Unless otherwise agreed in writing by the parties in an agency relationship, there is a recognized exclusivity within the region left to the agency. Therefore, the existence of exclusivity provision in the agreement is not a mandatory condition for portfolio compensation demand for the agency agreements.

Also, as stated above, the other kind of commercial agents or distributors can demand portfolio compensation in case they are authorized exclusively in a region, yet, these agreements must include explicit exclusivity provision.

B. Conditions of Portfolio Compensation

According to Article 122 of TCC, the following 4 conditions must be met in the concrete case for the seller to demand portfolio compensation:

  • Termination of Agreement

The agencies can demand portfolio compensation if the time of the agreement expires, or, become terminated without any fault of the seller. Also, extinguishing the exclusivity seller and other essential changes in the agreement can be evaluated as partial termination, hence, the agency can demand portfolio compensation despite the agreement, or, the contractual relationship continues.

  • Principal Must Obtain Significant Benefits from the Customer Portfolio of the Agency

The principal must have gained or, will gain “significant benefit” after the termination of the agreement through the customer portfolio of the agency. Therefore, the customer portfolio that the agency has maintained during the agreement should be evaluated in detail and the benefits that the principal will gain through the customer portfolio without the agency should be estimated. The burden of proof that the principal has important benefits from the customer portfolio brought by the agency belongs to the agency.

  • Agency Must Lose Fees

Another condition of the portfolio compensation demand is that the agency must lose income after the termination of the agreement. The mentioned loss here is not the loss of the agency’s fees will be earned during the agency agreement. It is the loss of income that would be earned by agency with new customers if the agreement continues. This condition will be met if the agency is deprived of the right to charge fees due to the agreements made / to be made with new customers, since its contractual relationship with the principal does not continue.

The determination of this condition is easier than the determination of the "obtaining significant benefits" criterion evaluated above, yet, usually, this condition is taken into consideration in the calculation of the compensation in practice.

  • Portfolio Compensation Demand Must Suit in Equity

In case the three conditions explained above are met, Turkish Courts will examine whether the compensation demand is fair or not. In this evaluation, all objective and subjective conditions of the concrete event are considered together. For instance, if the seller has already provided significant benefits during the term of the agreement and the benefits provided are already satisfying the purpose of the portfolio compensation, it can be claimed that the seller's request does not suit in equity. Implementation of this abstract and subjective criteria will be within the discretion of the judge.

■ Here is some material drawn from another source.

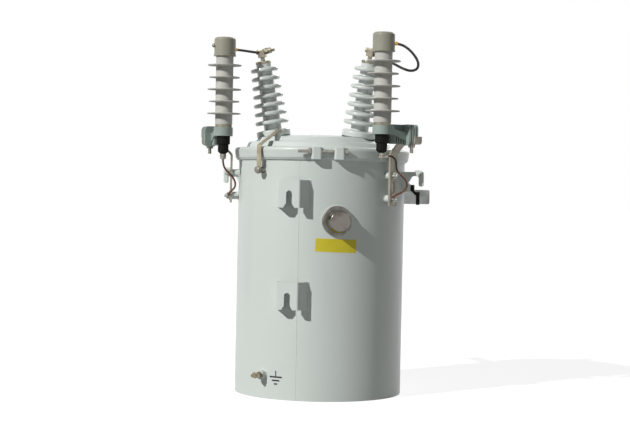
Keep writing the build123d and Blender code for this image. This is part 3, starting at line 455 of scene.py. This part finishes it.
# Modelling helpers
def clearSelection():
    bpy.ops.object.select_all(action="DESELECT")


def selectOnly(pieces):
    clearSelection()
    for piece in pieces:
        piece.select_set(True)
    bpy.context.view_layer.objects.active = pieces[0]


def settle(piece, name, finish, angle=35):
    # moves a piece's place into its mesh and gives it its finish, slot and body
    selectOnly([piece])
    bpy.ops.object.transform_apply(location=True, rotation=True, scale=True)
    bpy.ops.object.shade_smooth_by_angle(angle=radians(angle))
    piece.name = name
    piece.data.name = name
    piece.data.materials.clear()
    piece.data.materials.append(finish)
    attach(piece, mainBody)
    return piece


def pointAlong(piece, foot, direction):
    # stands a piece that was made along Z on a foot point, along a direction
    piece.rotation_mode = "QUATERNION"
    piece.rotation_quaternion = Vector(direction).to_track_quat("Z", "Y")
    piece.location = foot


def joined(pieces):
    selectOnly(pieces)
    bpy.ops.object.join()
    return bpy.context.object


def applied(piece, kind, **settings):
    selectOnly([piece])
    modifier = piece.modifiers.new(kind.lower(), kind)
    for key, value in settings.items():
        setattr(modifier, key, value)
    bpy.ops.object.modifier_apply(modifier=modifier.name)
    return piece


def turned(profile, edges):
    # a turned piece along Z: the profile is (height, radius) pairs that start at height 0
    height, width = profile[0]
    clearSelection()
    bpy.ops.mesh.primitive_circle_add(vertices=edges, radius=width, fill_type="NGON")
    piece = bpy.context.object
    bpy.ops.object.mode_set(mode="EDIT")
    bpy.ops.mesh.select_all(action="SELECT")
    for nextHeight, nextWidth in profile[1:]:
        bpy.ops.mesh.extrude_region_move(TRANSFORM_OT_translate={"value": (0, 0, nextHeight - height)})
        grow = nextWidth / width
        bpy.ops.transform.resize(value=(grow, grow, 1), center_override=(0, 0, nextHeight))
        height, width = nextHeight, nextWidth
    bpy.ops.mesh.select_all(action="SELECT")
    bpy.ops.mesh.normals_make_consistent(inside=False)
    bpy.ops.object.mode_set(mode="OBJECT")
    return piece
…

C. Upper Limit of Portfolio Compensation

In portfolio compensation demand, the seller cannot exceed the average of the annual commission or other payments received during the last five years of activity in the performance of the agreement. However, the legal provisions do not specify whether annual revenue or net profit will be taken as a basis in determining the upper limit. Although this issue is controversial in implementation and judicial decisions, since the TCC mentions other payments together with the commission, it is accepted that the total annual revenue generated by the Seller from the activities in the performance of the agreement should be considered as the upper limit in the calculation of the compensation request.

D. Calculation of Portfolio Compensation

Many objective and subjective factors and variables are evaluated in the calculation of portfolio compensation, and, some special and technical information is needed. For this reason, in practice, Turkish Courts obtain expert reports on the amount of portfolio compensation to determine the amount.

Apart from the financial and technical examination, the compensation is basically calculated with the below steps:

  1. The principal's benefits and the seller’s losses are calculated. The raw compensation can be found by making the difference (of the principal's benefits and seller’s losses) subject to the interest deduction.

  2. Raw compensation is made subject to the above-mentioned fairness (equity) check.

  3. In the last stage, the upper limit amount of portfolio compensation is determined. Amounts exceeding the upper limit are reduced to the upper limit figure.